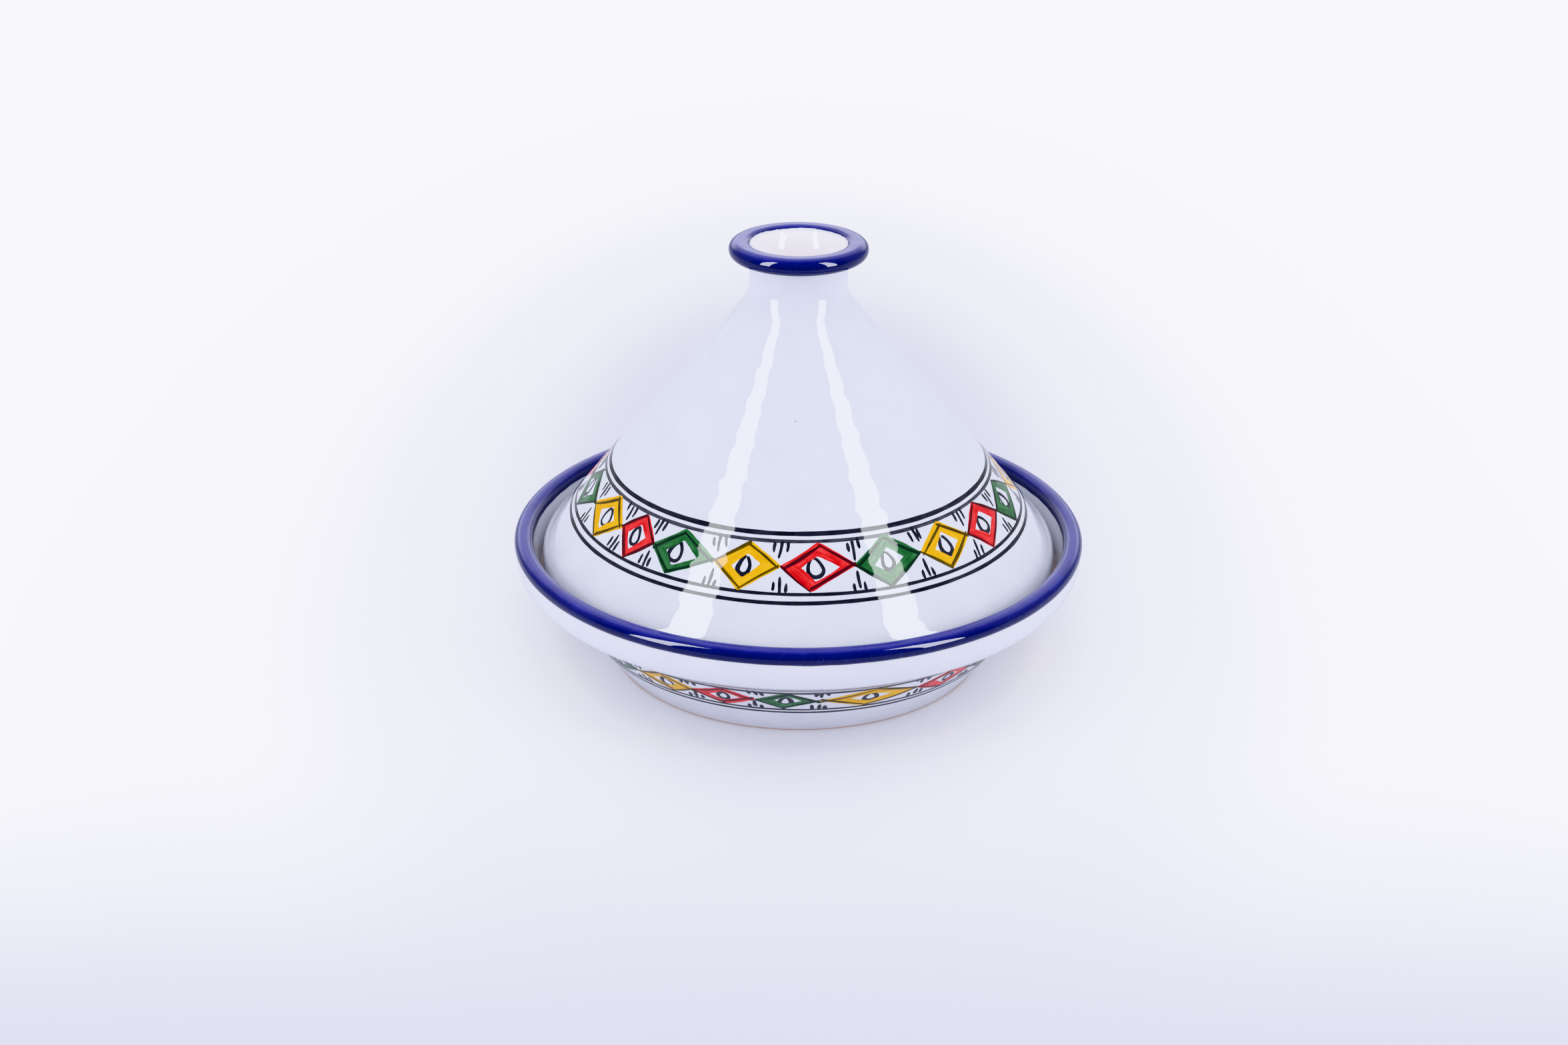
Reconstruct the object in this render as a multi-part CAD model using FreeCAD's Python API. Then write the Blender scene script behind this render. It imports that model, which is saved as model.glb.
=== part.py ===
import FreeCAD, Part
import math
import os

# A two-piece glazed earthenware tagine: a round serving dish and a conical lid that rests in it.
# Millimetres, +Z up, origin at the middle of the foot's underside. Both pieces are turned on a
# wheel, so each is one outline (radius, height) spun about Z.

# ---- driving dimensions ----
rim_radius = 140.0             # outside of the dish's rim, half of 280
rim_height = 65.4              # top of the dish's rim above the table
foot_radius = 92.2             # outside of the dish's foot
seat_height = 48.0             # the level ledge inside the dish that carries the lid
floor_thickness = 9.0          # dish floor
overall_height = 210.6         # table to the top of the knob
lid_radius = 126.3             # outside of the lid's skirt
lid_wall = 7.0                 # wall of the lid
cone_slope = math.radians(50.8)   # the lid's cone above the horizontal
neck_radius = 23.2             # short neck between the cone and the knob ring
knob_radius = 32.9             # outside of the knob's ring

# ---- dish: worked-out sizes ----
rim_thickness = 7.4            # height of the rolled rim
rim_width = 9.0                # its width across, a little more than its height
rim_round = 3.65               # almost a full half-round on both sides
rim_underside = rim_height - rim_thickness
rim_middle = rim_height - rim_thickness / 2
inner_wall_radius = 131.5      # top of the dish's inner wall, inside the rolled rim
waist_radius = 116.5           # where the foot's cone meets the underside of the flare
waist_height = 33.5
flare_radius = 140.4           # the flare's corner, before it is rounded
flare_corner_height = 48.3
flare_round = 14.0
flare_top_radius = 138.8       # the flare's wall leans in to here under the rolled rim
seat_outer_radius = 127.6
seat_inner_radius = 118.0
foot_ring_width = 10.0
foot_recess = 2.5              # shallow hollow inside the foot ring

# ---- lid: worked-out sizes ----
skirt_corner_height = 58.8     # where the cone, carried down, meets the skirt
skirt_inner_radius = lid_radius - lid_wall
knob_ring_height = 8.0         # thickness of the knob's ring, top to bottom
knob_underside = overall_height - knob_ring_height
knob_round = 3.95              # almost a full half-round on the ring's outer side
cup_lip_radius = 23.9          # where the knob's top turns down into the cup
cup_shoulder_radius = 17.6
cup_shoulder_height = 203.0
cup_floor_radius = 16.0
cup_floor_height = 182.0       # floor of the cup in the knob
crown_height = 174.0           # inside top of the lid


def corner_arc(before, corner, after, radius):
    """The tangent arc that rounds one corner of an outline, and its two ends."""
    back = (before - corner).normalize()
    ahead = (after - corner).normalize()
    half_angle = back.getAngle(ahead) / 2
    reach = radius / math.tan(half_angle)
    start = corner + back * reach
    end = corner + ahead * reach
    inward = (back + ahead).normalize()
    middle = corner + inward * (radius / math.sin(half_angle) - radius)
    return start, end, Part.Arc(start, middle, end)


def turned(corners):
    """Spin a closed outline about Z. Each corner is (radius, height, rounding)."""
    points = [FreeCAD.Vector(r, 0, z) for r, z, rounding in corners]
    edges = []
    ends = []
    for i, corner in enumerate(points):
        rounding = corners[i][2]
        if rounding == 0:
            ends.append((corner, corner))
            continue
        start, end, arc = corner_arc(points[i - 1], corner, points[(i + 1) % len(points)], rounding)
        ends.append((start, end))
        edges.append(arc.toShape())
    for i in range(len(points)):
        line_start = ends[i - 1][1]
        line_end = ends[i][0]
        edges.append(Part.LineSegment(line_start, line_end).toShape())
    wire = Part.Wire(Part.__sortEdges__(edges))
    return Part.Face(wire).revolve(FreeCAD.Vector(0, 0, 0), FreeCAD.Vector(0, 0, 1), 360)


def dish():
    """Footed bowl with a flared side, a level seat for the lid and a rolled rim."""
    bowl_slope = math.atan2(waist_height, waist_radius - foot_radius)
    bowl_floor_radius = seat_inner_radius - (seat_height - floor_thickness) / math.tan(bowl_slope)
    recess_radius = foot_radius - foot_ring_width
    body = turned([
        (0, foot_recess, 0),
        (recess_radius - foot_recess, foot_recess, 0.8),
        (recess_radius, 0, 0.8),
        (foot_radius, 0, 1.2),
        (waist_radius, waist_height, 14.0),
        (flare_radius, flare_corner_height, flare_round),
        (flare_top_radius, rim_middle, 0),
        (inner_wall_radius, rim_middle, 0),
        (seat_outer_radius, seat_height, 2.5),
        (seat_inner_radius, seat_height, 4.0),
        (bowl_floor_radius, floor_thickness, 34.0),
        (0, floor_thickness, 0),
    ])
    rolled_rim = turned([
        (rim_radius, rim_underside, rim_round),
        (rim_radius, rim_height, rim_round),
        (rim_radius - rim_width, rim_height, rim_round),
        (rim_radius - rim_width, rim_underside, rim_round),
    ])
    return body.fuse(rolled_rim).removeSplitter()


def lid():
    """Hollow cone with a straight skirt, a neck, and a rounded knob ring around a closed cup."""
    rise = math.tan(cone_slope)
    neck_height = skirt_corner_height + (lid_radius - neck_radius) * rise
    inner_shift = lid_wall / math.sin(cone_slope)
    skirt_inner_height = skirt_corner_height - (inner_shift - lid_wall) * rise
    crown_radius = skirt_inner_radius - (crown_height - skirt_inner_height) / rise
    return turned([
        (skirt_inner_radius, seat_height, 1.5),
        (lid_radius, seat_height, 2.0),
        (lid_radius, skirt_corner_height, 9.0),
        (neck_radius, neck_height, 18.0),
        (neck_radius, knob_underside, 1.5),
        (knob_radius, knob_underside, knob_round),
        (knob_radius, overall_height, knob_round),
        (cup_lip_radius, overall_height, 3.6),
        (cup_shoulder_radius, cup_shoulder_height, 14.0),
        (cup_floor_radius, cup_floor_height, 9.0),
        (0, cup_floor_height, 0),
        (0, crown_height, 0),
        (crown_radius, crown_height, 12.0),
        (skirt_inner_radius, skirt_inner_height, 8.0),
    ])


os.makedirs("parts", exist_ok=True)
for node, shape in (("dish", dish()), ("lid", lid())):
    print(node, "valid", shape.isValid(), "solids", len(shape.Solids), "cm3", round(shape.Volume / 1000, 1))
    shape.exportStep("parts/" + node + ".step")
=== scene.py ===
import math
import random
import bpy
from mathutils import Matrix, Vector, noise


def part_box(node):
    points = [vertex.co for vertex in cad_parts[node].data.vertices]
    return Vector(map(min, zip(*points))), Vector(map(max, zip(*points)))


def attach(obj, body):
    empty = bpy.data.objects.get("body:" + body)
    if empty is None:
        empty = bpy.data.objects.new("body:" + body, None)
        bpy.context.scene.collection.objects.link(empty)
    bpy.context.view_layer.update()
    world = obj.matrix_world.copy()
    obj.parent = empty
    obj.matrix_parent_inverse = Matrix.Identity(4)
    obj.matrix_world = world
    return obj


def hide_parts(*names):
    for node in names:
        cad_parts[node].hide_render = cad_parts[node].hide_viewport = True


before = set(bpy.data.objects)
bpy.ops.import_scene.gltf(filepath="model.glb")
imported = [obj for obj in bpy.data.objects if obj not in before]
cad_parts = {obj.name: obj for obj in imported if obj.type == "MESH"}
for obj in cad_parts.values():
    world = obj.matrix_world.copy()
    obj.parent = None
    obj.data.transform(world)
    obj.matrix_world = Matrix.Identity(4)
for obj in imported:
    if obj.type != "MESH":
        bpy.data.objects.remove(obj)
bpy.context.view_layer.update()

# A hand-painted glazed tagine: dish and conical lid, with the glaze, the cobalt rim and knob, and
# every painted brush stroke as its own thin mesh lying on the glaze. Metres, in the CAD's frame.
# Outlines and painted shapes are written in millimetres and turned into metres by place().

MM = 0.001
SEED = 7

# ---- sizes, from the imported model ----
dish_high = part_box("dish")[1]
lid_low, lid_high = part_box("lid")
RIM_RADIUS = dish_high[0] / MM
RIM_HEIGHT = dish_high[2] / MM
SEAT_HEIGHT = lid_low[2] / MM
OVERALL_HEIGHT = lid_high[2] / MM
LID_RADIUS = lid_high[0] / MM

# ---- the dish, as in the CAD model: points are (radius, height) ----
FOOT_RADIUS = 92.2
FOOT_RING_WIDTH = 10.0
FOOT_RECESS = 2.5
WAIST = (116.5, 33.5)
FLARE = (140.4, 48.3)
FOOT_SLOPE = math.atan2(WAIST[1], WAIST[0] - FOOT_RADIUS)
BEAD_RADIUS = 3.7
BEAD_FLAT = 1.6         # how much wider the rolled rim is than a round bead
BEAD_CENTRE = (RIM_RADIUS - BEAD_RADIUS, RIM_HEIGHT - BEAD_RADIUS)
SEAT_OUTER_RADIUS = 127.6
SEAT_INNER_RADIUS = 118.0
FLOOR_THICKNESS = 9.0

# ---- the lid, as in the CAD model ----
CONE_SLOPE = math.radians(50.8)
SKIRT_CORNER_HEIGHT = 58.8
NECK_RADIUS = 23.2
KNOB_RADIUS = 32.9
KNOB_RING_HEIGHT = 8.0
KNOB_UNDERSIDE = OVERALL_HEIGHT - KNOB_RING_HEIGHT
LID_WALL = 7.0
CROWN_HEIGHT = 174.0
CUP_LIP_RADIUS = 23.9
CUP_SHOULDER = (17.6, 203.0)
CUP_FLOOR_RADIUS = 16.0
CUP_FLOOR_HEIGHT = 182.0
LID_LEAN = -0.8         # how far the knob sits to the side of the lid's foot
LEAN_START = 60.0       # the height where the lid begins to lean

# ---- mesh and paint ----
COLUMNS = 288           # mesh columns round each body
PAINT_DEPTH = 0.05      # how far a brush stroke reaches into the glaze
COAT_DEPTH = 0.25       # how far a coat of blue glaze reaches into the body
KIND_STEP = 0.1         # the step between kinds of stroke in the brush attribute's alpha

# How far each stroke stands above the glaze. The two halves of a diamond overlap at its tips.
LINE_LIFT = 0.05
LOOP_LIFT = 0.055
UPPER_HALF_LIFT = 0.065
TICK_LIFT = 0.07
LOWER_HALF_LIFT = 0.08
OUTLINE_LIFT = 0.11


# ---------------------------------------------------------------- outlines and skins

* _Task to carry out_
Starting at the line that holds "skirt_inner_height = skirt_corner_height", copy each line exactly and stop after the line that holds "obj.data.transform(world)".

* _Reply_
    skirt_inner_height = skirt_corner_height - (inner_shift - lid_wall) * rise
    crown_radius = skirt_inner_radius - (crown_height - skirt_inner_height) / rise
    return turned([
        (skirt_inner_radius, seat_height, 1.5),
        (lid_radius, seat_height, 2.0),
        (lid_radius, skirt_corner_height, 9.0),
        (neck_radius, neck_height, 18.0),
        (neck_radius, knob_underside, 1.5),
        (knob_radius, knob_underside, knob_round),
        (knob_radius, overall_height, knob_round),
        (cup_lip_radius, overall_height, 3.6),
        (cup_shoulder_radius, cup_shoulder_height, 14.0),
        (cup_floor_radius, cup_floor_height, 9.0),
        (0, cup_floor_height, 0),
        (0, crown_height, 0),
        (crown_radius, crown_height, 12.0),
        (skirt_inner_radius, skirt_inner_height, 8.0),
    ])


os.makedirs("parts", exist_ok=True)
for node, shape in (("dish", dish()), ("lid", lid())):
    print(node, "valid", shape.isValid(), "solids", len(shape.Solids), "cm3", round(shape.Volume / 1000, 1))
    shape.exportStep("parts/" + node + ".step")
=== scene.py ===
import math
import random
import bpy
from mathutils import Matrix, Vector, noise


def part_box(node):
    points = [vertex.co for vertex in cad_parts[node].data.vertices]
    return Vector(map(min, zip(*points))), Vector(map(max, zip(*points)))


def attach(obj, body):
    empty = bpy.data.objects.get("body:" + body)
    if empty is None:
        empty = bpy.data.objects.new("body:" + body, None)
        bpy.context.scene.collection.objects.link(empty)
    bpy.context.view_layer.update()
    world = obj.matrix_world.copy()
    obj.parent = empty
    obj.matrix_parent_inverse = Matrix.Identity(4)
    obj.matrix_world = world
    return obj


def hide_parts(*names):
    for node in names:
        cad_parts[node].hide_render = cad_parts[node].hide_viewport = True


before = set(bpy.data.objects)
bpy.ops.import_scene.gltf(filepath="model.glb")
imported = [obj for obj in bpy.data.objects if obj not in before]
cad_parts = {obj.name: obj for obj in imported if obj.type == "MESH"}
for obj in cad_parts.values():
    world = obj.matrix_world.copy()
    obj.parent = None
    obj.data.transform(world)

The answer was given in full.